Pu J, Leader JK, Zheng B, Knollmann F, Fuhrman C, Sciurba FC, Gur D. A Computational geometry approach to automated pulmonary fissure segmentation in CT examinations.
IEEE TRANSACTIONS ON MEDICAL IMAGING 2009;
28:710-9. [PMID:
19272987 PMCID:
PMC2839918 DOI:
10.1109/tmi.2008.2010441]
[Citation(s) in RCA: 38] [Impact Index Per Article: 2.5] [Reference Citation Analysis] [Abstract] [Key Words] [MESH Headings] [Grants] [Track Full Text] [Subscribe] [Scholar Register] [Indexed: 05/15/2023]
Abstract
Identification of pulmonary fissures, which form the boundaries between the lobes in the lungs, may be useful during clinical interpretation of computed tomography (CT) examinations to assess the early presence and characterization of manifestation of several lung diseases. Motivated by the unique nature of the surface shape of pulmonary fissures in 3-D space, we developed a new automated scheme using computational geometry methods to detect and segment fissures depicted on CT images. After a geometric modeling of the lung volume using the marching cubes algorithm, Laplacian smoothing is applied iteratively to enhance pulmonary fissures by depressing nonfissure structures while smoothing the surfaces of lung fissures.

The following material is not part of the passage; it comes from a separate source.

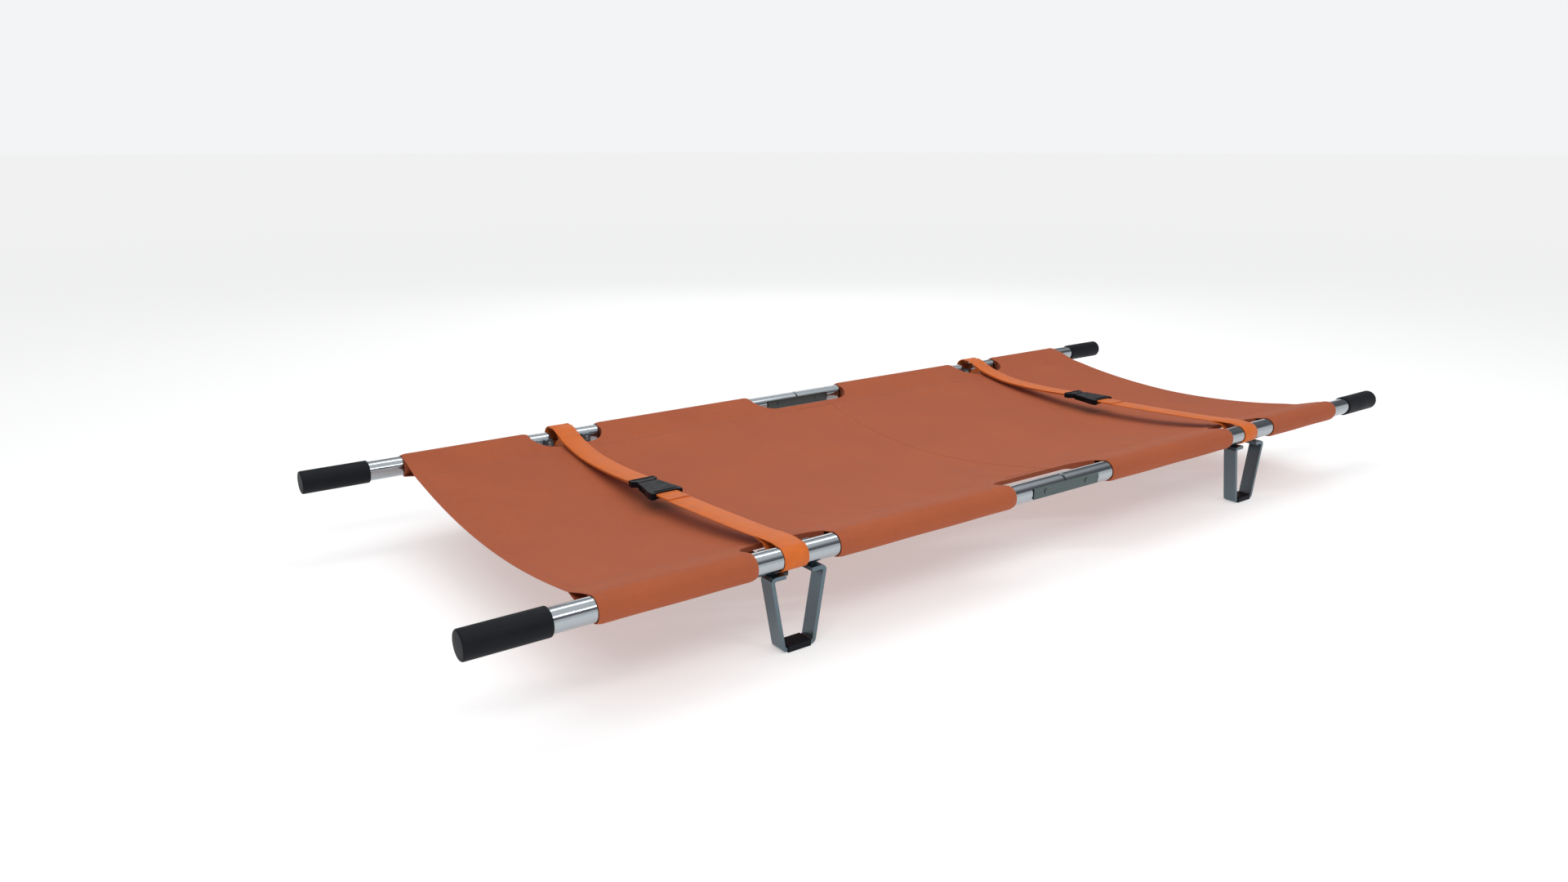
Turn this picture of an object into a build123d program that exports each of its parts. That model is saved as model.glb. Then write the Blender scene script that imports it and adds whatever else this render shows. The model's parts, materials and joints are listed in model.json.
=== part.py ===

Next, an extended Gaussian image based procedure is used to locate the fissures in a statistical manner that approximates the fissures using a set of plane "patches." This approach has several advantages such as independence of anatomic knowledge of the lung structure except the surface shape of fissures, limited sensitivity to other lung structures, and ease of implementation. The scheme performance was evaluated by two experienced thoracic radiologists using a set of 100 images (slices) randomly selected from 10 screening CT examinations. In this preliminary evaluation 98.7% and 94.9% of scheme segmented fissure voxels are within 2 mm of the fissures marked independently by two radiologists in the testing image dataset. Using the scheme detected fissures as reference, 89.4% and 90.1% of manually marked fissure points have distance </= 2 mm to the reference suggesting a possible under-segmentation of the scheme. The case-based root mean square (rms) distances ("errors") between our scheme and the radiologist ranged from 1.48 +/-0.92 to 2.04 +/-3.88 mm. The discrepancy of fissure detection results between the automated scheme and either radiologist is smaller in this dataset than the interreader variability.